23.  The Record of Appeal is therefore incomplete. In the words of the Supreme Court in Civil Application No. 20 of 2014 Bwana Mohamed Bwana(supra) ‘such an appeal would be incomplete and hence incompetent.’

24.  The absence of the order from the impugned ruling and any certificate of delay renders the appeal incompetent.

25.  As I come to the end of this judgment, I wish to briefly touch on two other issues. The first one being that even had I considered the appeal on its merit I would have disallowed it as well. That is because the conduct of the Appellant right from the magistracy goes contrary to the constitutional calling that matters be expeditiously disposed of. The suit was dismissed for want of prosecution after 4 years of inaction. The application was filed close to 2 years post the dismissal order. Article 10(2)(b) of the Constitution elevates ‘equity’ to the status of a national value and principle of governance. The maxim ‘Equity aids the vigilant and not the indolent’ comes to play.
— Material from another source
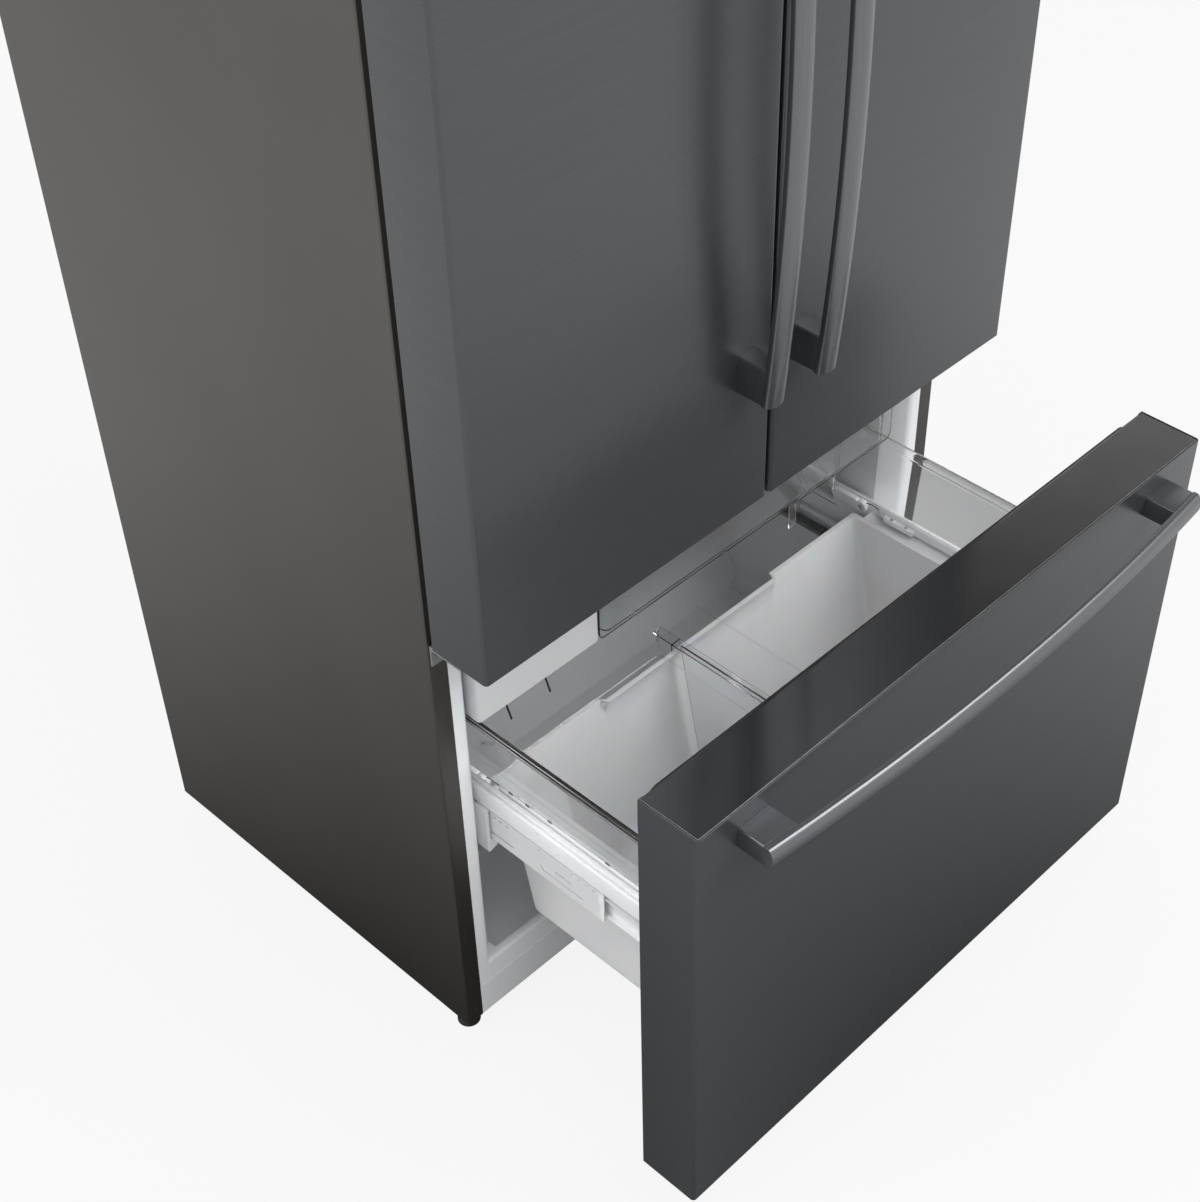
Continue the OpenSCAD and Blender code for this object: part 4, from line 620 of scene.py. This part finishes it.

26.  The second issue is on the general status of the Record of Appeal. It is pathetic. It seems that it was prepared in such a hurry with little or no care. The record lacks very basic items including an Index. A lot of time is hence spent in trying to locate a document. There is every need to accord sufficient time in preparation of Records of Appeal. They are at the very heart of any appeal.

27.  Having said so, the appeal is struck out with costs.

28.  Orders accordingly.

DELIVERED, DATED and SIGNED at MIGORI this 8th day of November, 2019.

A. C. MRIMA

JUDGE

Judgment delivered in open court and in the presence of: -

Mr. Jurainstructed by the firm of Nelson Jura & Co. Advocates for the Appellant.

Mr. GembeCounsel instructed by the firm of Messrs. Gembe Capis Omolo & Company Advocates for the Respondent.